Não que devêssemos enfrentar outro Senhor do Vazio agora na saga da Alma do Mundo. Já tivemos a luta contra Dimensius. Mas ao menos poderiam guardá-los para o futuro. Eles eram os inimigos ocultos na escuridão, os mais fortes, aqueles que esperavam o fim dos tempos para travar a batalha definitiva entre Luz e Sombra.
É como se em Warcraft 3 nos dissessem que Sargeras estava esperando, que era tão poderoso que algum dia teríamos que enfrentá-lo, e depois, de repente, nos dissessem: “Ah não, na verdade Sargeras já está morto”. Isso mata o mistério, mata a épica.
Mais Contradições e Confusão
Para quem ama Chronicles, isso parece uma traição narrativa. E a confusão não para por aí. Este mudança não afeta diretamente Midnight nem a saga da Alma do Mundo, mas contradiz a coerência do lore. É literalmente Metzen matando a mesma ideia que ele havia criado.
A Blizzard tem planejado pelo menos 15 anos mais de World of Warcraft. Isso seriam umas seis expansões aproximadamente. E o Vazio sempre pareceu o inimigo final, não o de agora, mas o do fim da jornada. Mas se todos os Senhores do Vazio estão mortos há muito tempo, quem vamos enfrentar? A Legião está derrotada, a Morte enfraquecida, o Vazio ironicamente ficou vazio.
Além disso, o fato de Dimensius ser o último gera mais contradições. Supostamente ele encontrou Khaz Algar há uns 100.000 anos e foi destruído pelos Etéreos, fragmentado em centenas de partes. Mas a Cruzada de Sargeras começou depois disso, ou pelo menos nessa época. Então se Sargeras queria queimar o universo para salvá-lo do Vazio, por que não destruiu esses fragmentos e acabou com a ameaça de uma vez?
E se Dimensius era o último, quem criou os demais Deuses Antigos? A quem serviam os que caíram sobre Azeroth? Durante a era do Império Sombrio, Dimensius supostamente entregou um cajado a Xal’atath, mas para esse momento já estava fragmentado. Como tudo isso é possível?
O Futuro Incerto do Vazio
Hoje a única vilã importante que nos resta nesse âmbito é Xal’atath, que será a protagonista de Midnight. Não tenho problema algum com Xal’atath, me parece uma grande vilã e uma das minhas favoritas. Mas olhando para além, para o futuro, em algum momento o Vazio voltará a ser tema para uma expansão e, sem seus líderes nem seus deuses, o que restará para enfrentar?

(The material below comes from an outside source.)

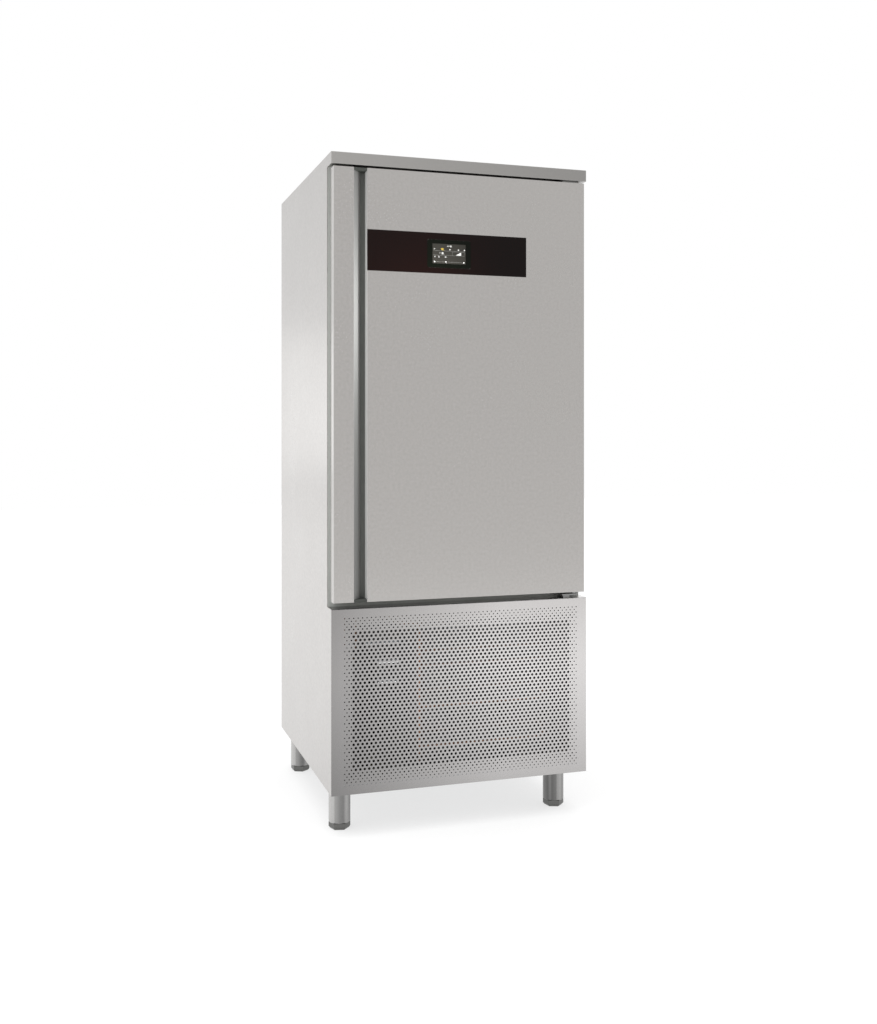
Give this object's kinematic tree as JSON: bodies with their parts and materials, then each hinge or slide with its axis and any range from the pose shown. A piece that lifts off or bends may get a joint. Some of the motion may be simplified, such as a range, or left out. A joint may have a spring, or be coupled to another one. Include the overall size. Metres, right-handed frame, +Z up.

Talvez existam entidades ainda mais antigas, líderes do Vazio que não conhecemos. Ou poderia se canonizar uma velha teoria que dizia que os Senhores do Vazio eram apenas uma mentira inventada pelos Titãs para encobrir seus atos. Afinal, o primeiro capítulo de Chronicles se chama literalmente “Mitos”. Toda aquela parte poderia ser apenas um véu entre realidade e histórias inventadas pelas forças cósmicas.
Isso poderia ser a grande conspiração titânica que veremos em The Last Titan. Também é possível que os Nathrezim que disseram a Sargeras sobre o Titã Sombrio estivessem mentindo, já que, afinal, os Nathrezim serviam a Denathrius.
Por Que Esta Decisão Importa
Sinto que colocaram Dimensius no final de The War Within porque precisavam terminar a expansão com um vilão grandioso, embora tenha se sentido muito apressado. Seja como for, todo este tema deixa mais perguntas que respostas.
Nas entrevistas que a Blizzard concede, sempre responde a mesma gente, que são pessoas muito talentosas em seus departamentos de arte ou design de jogo, mas não sabem de história profunda. As pessoas encarregadas da história não dão entrevistas, não respondem nada. Metzen nunca dá entrevistas, então podemos dizer que tudo isso ficará sem resposta.
Esta decisão que parece uma mudança pequena na verdade traz vários furos de roteiro e quebra um pouco as expectativas, talvez não tanto do público em geral, mas sim daqueles que amamos Warcraft Chronicles e a história da cosmologia deste universo.
O lore da expansão está muito bom, isso não se pode negar. Mas deixa um sabor amargo. É uma decisão que não faz muito sentido, e às vezes é difícil entender por que complicam tanto as coisas quando poderiam sair de maneira muito limpa. Esperemos que, no final das contas, seja apenas um erro de Metzen e que Dimensius realmente não era o último Senhor do Vazio.
Mas por enquanto, o Vazio de World of Warcraft está mais vazio do que nunca.